ジンブン独学ノートの実践編では、実際の研究について紹介します。研究へのモチベーションから、どのように日々の調査行われているのかまで、インタビュー形式でお届けします。

第十二回となる今回のインタビューでは、髙岸輝先生にお話をうかがいます。髙岸先生は日本美術史、特に中世絵画史を専門とする東京大学の教授です。平安時代に始まるやまと絵が中世社会でどのように展開したのかを、絵巻や障屏画などの作品と史料から探求しています。特に絵巻の研究に力を入れており、国内外の作品調査も行っています。主著に『室町王権と絵画―初期土佐派研究―』、『室町絵巻の魔力―再生と創造の中世―』、『中世やまと絵史論』があります。

研究の進め方

Q3. 中世の作品を研究される際の手順についてお聞かせください。

基本的には作品を中心に考えることから始まります。まずは現存する作品をひとつ決めて、それに関する情報を集めます。写真や画像、情報が出回っていない場合は、美術館やお寺に調査を依頼して調査・撮影を行い、一次情報を取得しますし、作家に関する本や論文も集めていきます。先行研究である程度わかっている部分と、自分が+αで何を言えるかの見取り図を描き、新規性の部分を探します。状況によっては実際に作品を調査しながら、仮説を百くらい立てて、その中から一、二個を残して残りを捨てる。選んだ一、二個の仮説を裏付けるために情報を集め、最終的に仮説を組み立てて論文にまとめていきます。

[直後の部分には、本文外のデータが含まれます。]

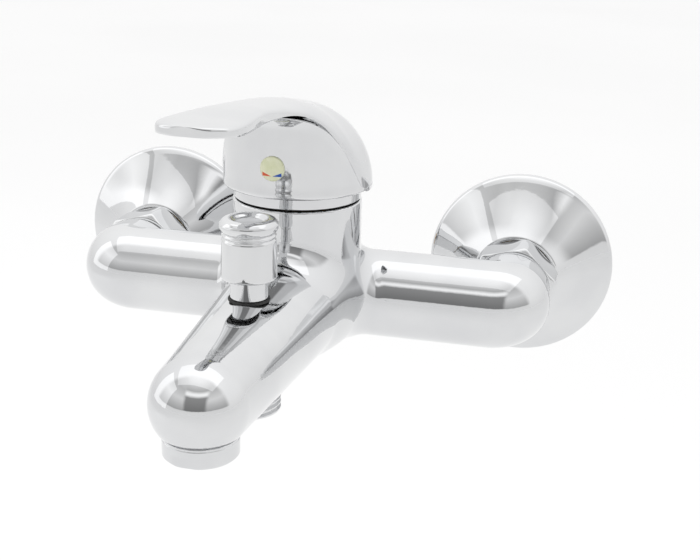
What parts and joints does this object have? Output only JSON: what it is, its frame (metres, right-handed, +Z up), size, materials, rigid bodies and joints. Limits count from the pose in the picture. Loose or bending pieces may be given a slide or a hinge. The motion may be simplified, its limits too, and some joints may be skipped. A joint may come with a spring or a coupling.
{
  "type": "wall mounted bath mixer",
  "caption": "Wall mounted single-lever bath and shower mixer with a tapered spout, pull-up diverter, hose outlet, cone wall covers and union nuts.",
  "frame": {"origin": "on the wall's face, halfway between the two supply inlets", "axes": "+X along the wall to the right as seen from the room, +Y into the wall, +Z up; the spout points along -Y"},
  "size_m": [0.2234, 0.1992, 0.1181],
  "materials": {
    "chrome_body": "bright chrome plate on cast brass",
    "chrome_trim": "bright chrome plate",
    "chrome_handle": "bright chrome plate on cast zinc",
    "brass": "machined",
    "rubber": "moulded, matt",
    "steel": "drawn wire and turned steel",
    "ceramic": "lapped ceramic",
    "white_plastic": "moulded",
    "badge": "cream plug with a red and a blue mark"
  },
  "bodies": {
    "mixer": {"valve_body": "chrome_body", "escutcheon_left": "chrome_trim", "wall_union_left": "brass", "inlet_seat_left": "brass", "union_washer_left": "rubber", "strainer_left": "steel", "escutcheon_right": "chrome_trim", "wall_union_right": "brass", "inlet_seat_right": "brass", "union_washer_right": "rubber", "strainer_right": "steel", "cartridge_base": "white_plastic", "cartridge_seal_cold": "rubber", "cartridge_seal_hot": "rubber", "cartridge_seal_outlet": "rubber", "cartridge_housing": "white_plastic", "ceramic_fixed_disc": "ceramic", "cartridge_clamp_nut": "brass", "body_seal_ring": "rubber", "cover_ring": "chrome_trim", "diverter_bonnet": "chrome_trim", "bonnet_seal": "rubber", "diverter_seat": "brass", "diverter_spring": "steel", "shower_outlet": "chrome_trim", "check_valve_cage": "white_plastic", "check_valve_spring": "steel", "aerator_housing": "chrome_trim", "aerator_insert": "white_plastic", "aerator_washer": "rubber"},
    "turret": {"cartridge_turret": "white_plastic", "pivot_pin": "steel"},
    "lever": {"handle": "chrome_handle", "handle_set_screw": "steel", "index_badge": "badge", "spindle": "steel"},
    "moving_disc": {"ceramic_moving_disc": "ceramic", "disc_carrier": "white_plastic"},
    "diverter_pull": {"diverter_knob": "chrome_trim", "diverter_stem": "brass", "diverter_valve": "rubber"},
    "nut_left": {"union_nut_left": "chrome_trim"},
    "nut_right": {"union_nut_right": "chrome_trim"},
    "poppet": {"check_valve_poppet": "white_plastic"}
  },
  "joints": [
    {"name": "handle_swivel", "type": "hinge", "parent": "mixer", "child": "turret", "pos_m": [0, -0.0698, 0.032], "axis": [0, 0, 1], "range_deg": [-45, 45]},
    {"name": "handle_lift", "type": "hinge", "parent": "turret", "child": "lever", "pos_m": [0, -0.0698, 0.032], "axis": [-0.9985, 0.0541, 0], "range_deg": [0, 24]},
    {"name": "disc_slide", "type": "slide", "parent": "turret", "child": "moving_disc", "axis": [-0.0541, -0.9985, 0], "range_m": [0, 0.0044]},
    {"name": "diverter_lift", "type": "slide", "parent": "mixer", "child": "diverter_pull", "axis": [0, 0, 1], "range_m": [0, 0.008], "stiffness_N_per_m": 250, "springref_m": -0.004, "deforming": ["diverter_spring"]},
    {"name": "nut_left_turn", "type": "hinge", "parent": "mixer", "child": "nut_left", "pos_m": [-0.075, -0.03, 0], "axis": [0, 1, 0], "continuous": true},
    {"name": "nut_right_turn", "type": "hinge", "parent": "mixer", "child": "nut_right", "pos_m": [0.075, -0.03, 0], "axis": [0, 1, 0], "continuous": true},
    {"name": "poppet_open", "type": "slide", "parent": "mixer", "child": "poppet", "axis": [0, 0, -1], "range_m": [0, 0.0025], "stiffness_N_per_m": 120, "springref_m": -0.003, "deforming": ["check_valve_spring"]}
  ],
  "couplings": [
    {"joint": "disc_slide", "follows": "handle_lift", "m_per_rad": 0.0102}
  ]
}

仮説を通して既存の作品や絵師の位置づけが変われば、その周囲も少しずつズレていきます。ズレる範囲の大小、従来の全体構造がどこまで変わるかが示せると、“報告”ではなく“論文”と言えるようになる。論文が十個ほど集まって時代や地域の幹の形が変わったときは、新しい森の形を提示したことになるので、それを本という形で世に出すわけです。

─仮説を立てる際には、どのような観点で進められるのですか。

年代を絞り込んでいく作業が一番多いですね。例えば、従来は一四〇〇年代とされていた作品を「実は一三五〇年頃ではないか」と示したい時は、まず「一四〇〇年頃の他作品と似ていない」ことを証明します。そのうえで「一三五〇年頃のこれと似ている」と示すために、当時の社会状況やパトロンが存在し得るかどうかを確認する。画家やパトロンの候補を出しながら「弟子の作かもしれない」「息子の作かな」「似た画風の別グループかな」などと様々な可能性を検討します。様式的には近いけど決定打に欠ける、といったときはさらに仮説を狭めたり広げたりしていきます。

足利義満[1] … Continue readingのように「パトロンのキャラクターが作品に反映されている」という仮説もあり得ます。渋めの趣味ならならこの人、金ピカならあの人かも、というような絞り込み方ですね。作品が大幅な改変を受けていない限り、「いつどこで誰が資金を出して描かせ、今のお寺に伝わっているか」が一点に収斂するはずです。消去法で「京都の可能性は高いが奈良は薄いな」といった形で切り分けていくこともあります。

ちなみに、私が卒論で扱った「日月山水図屛風」は一五世紀から一六世紀頃とされていて約二百年の幅があったんです。情報が少なくて苦労しました(笑)。それ以来、データがもう少し多い作品を選ぶようになりましたね。

References

References
1  足利義満(一三五八~一四〇八)。室町時代第三代将軍。南北朝の合一を果たし、幕府の全盛期を現出する。武家と公家を融合した新たな政権を確立し、その邸宅であった北山殿の遺構が金閣である。いわゆる北山文化の中心人物とされ、日明貿易を介した中国美術のコレクションを築き上げた。